The results of this current study indicated higher waist circumference in the cases compared to the controls. The increased waist circumference (WC) observed when the CKD subjects were compared to the controls is similar to the work of Levey et al. [2]. Indeed, central obesity, as evaluated by the waist circumference, has been indicated as an independent risk factor for renal dysfunction [25,26,27,28].

In this current study, the best cut-off values to predict renal impairment in hypertensive patients was assessed using all the three validated creatinine based equations and the best threshold for NGAL above which renal impairment would be diagnosed was 120.0ngml based on the CKD-EPI creatinine based equation which also had sensitivity and specificity of 100% and 72%.

The findings of this study are in conformity with the work of Levey et al., (2009) and also David Bolignano et al. with cut-off level for sNGAL of 435 ng/ml (sensitivity 83%, specificity 53.8%) [21, 29]. Again our cut-off values were slightly higher the study by Gharishvandi et al., 2014 pNGAL value of 32.2 ng/ml (sensitivity of 96% and specificity of 100%).

Our cut-off values were slightly lower than the findings of David Bolignano et al. because most of our patients were probably at the early stages of CKD [21].

The practical application of GFR predictive formula is to diagnose and stratify chronic kidney disease in patients with kidney disease. According to the study of Levey et al., [2] the CKD-EPI and the MDRD equations show better diagnostic accuracy than the CG formula as they do not require body weight. This, however, appears not to be the case in this current study in which all the three equations had good specificity values to detect GFR values less than 60 ml/min/1.73m2., although CKD-EPI was better compared to the other two, which is in direct conformity with the previous study.

The ROC curve showing the area under curve of NGAL in the assessment of renal impairment among hypertensive were assessed using GFR as the Gold standard. Significant asymptomatic p-value was obtained in all ROC analysis of NGAL for the different gold standard methods, but the best AUC was 0.87 (0.81–0.93) using CKD-EPI. The findings of this current study was consistent with the work of [20] who had AUC of pNGAL of 0.92 (0.87–0.98).

In this current study scatterplot with linear regression analysis of the individual patient data points for NGAL in relation to creatinine showed a strongly significant positive relationship. The coefficient of determination (R2 value) was 0.70. This means that, each unit increase of NGAL will influence 70.0% of the increase change in the creatinine levels. NGAL was significant negatively related with MDRD equation (p < 0.0001), Cockroft-Gault equation (p < 0.0001) and CKD-EPI creatinine equation (p < 0.0001). The coefficients of determination (R2 = value) were 0.42, 0.55 and 0.27 which means that, each unit decrease of NGAL influences 42.0%, 55.0% and 27.0% increase change in values of MDRD equation, Cockroft-Gault equation and CKD-EPI creatinine equations.

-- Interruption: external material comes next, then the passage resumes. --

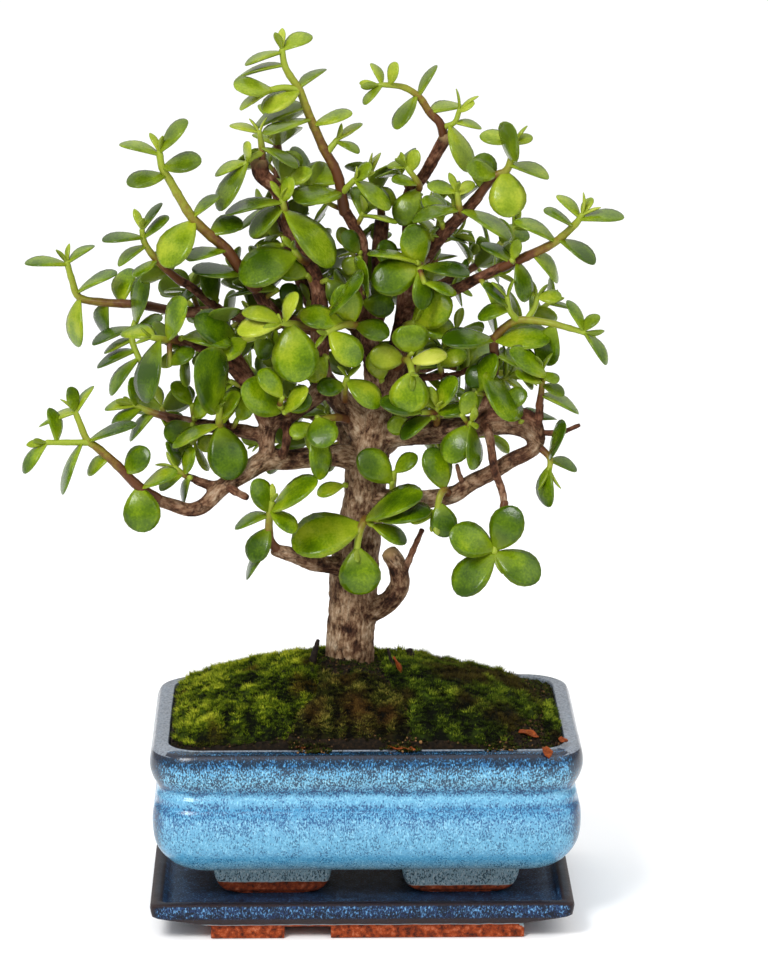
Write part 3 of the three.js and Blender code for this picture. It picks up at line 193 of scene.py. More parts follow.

The findings of this current study was comparable to the work of David Bolignano et al. [21] in the use of NGAL in prediction of CKD.

Conclusion

The results of this current study indicate that pNGAL is a better indicator of kidney impairment in the early stages of CKD as compared with serum Creatinine in general hypertensive population. NGAL showed good cut-off point in diagnosing renal impairment with good sensitivity and specificity compared to creatinine. Also, hypertension is a common cause of CKD and hence patients with high blood pressure are at increased risk of loss of kidney function and development of CKD. Individuals with high BP should therefore be carefully evaluated for the presence of CKD especially those with decreased GFR using the NGAL biomarker. It is important to look into the significance of pNGAL as a biomarker for the early detection of kidney failure among other populations and for the differential diagnosis of renal disease etiology in other cardiometabolic illnesses.